2. The high frequency transducer housing of claim 1, wherein the at least one edge of the side is substantially rounded.

3. The high frequency transducer housing of claim 1, wherein the polygon comprises a pentagon and a plurality of undulations arranged along the periphery of the pentagon.

4. The high frequency transducer housing of claim 1, wherein a dimension of an edge of the side is substantially comparable in size to a quarter of the wavelength of the sound wave that is affected by diffraction.

5. The high frequency transducer housing of claim 1, wherein the number of the edges of the side is an odd number.

6. The high frequency transducer housing of claim 1, wherein the number of the edges of the side is 5.

7. The high frequency transducer housing of claim 1, wherein materials that make the housing are metals.

8. The high frequency transducer housing of claim 1, materials that make the housing are polymers.

9. The high frequency transducer housing of claim 1, wherein the housing is configured to receive one high frequency transducer.

10. The high frequency transducer housing of claim 1, wherein the housing is configured to receive two high frequency transducers.

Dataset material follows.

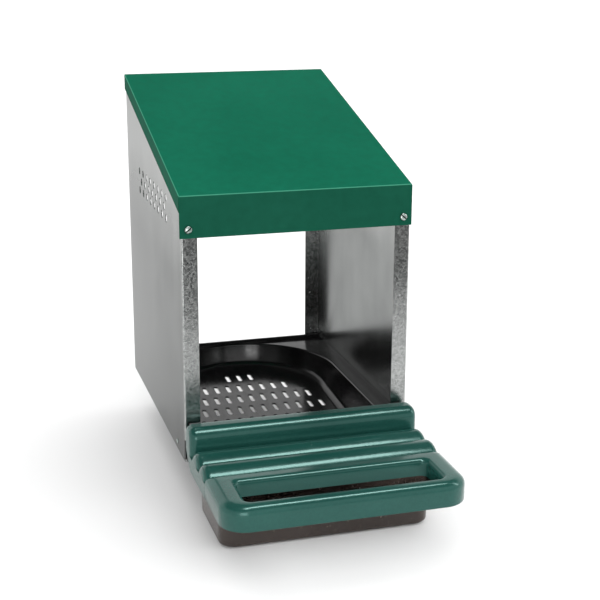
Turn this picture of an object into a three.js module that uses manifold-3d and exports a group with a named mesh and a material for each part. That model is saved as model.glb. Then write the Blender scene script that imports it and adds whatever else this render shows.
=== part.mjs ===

11. The high frequency transducer housing of claim 9, wherein the high frequency transducer is configured to be used with a perforated phase alignment tweeter screen.

12. A coaxial loudspeaker system comprising:

at least one high frequency transducer which is arranged to be mounted with a second frequency transducer; and

a housing for the high frequency transducer, the housing comprising a polygon having a plurality of sides,

at least one opening on the polygon for allowing sound waves radiated from each of the at least one high frequency loudspeaker to pass through the housing, and at least one edge on a side of the polygon, wherein the at least one edge is eccentric with a diaphragm of the second transducer.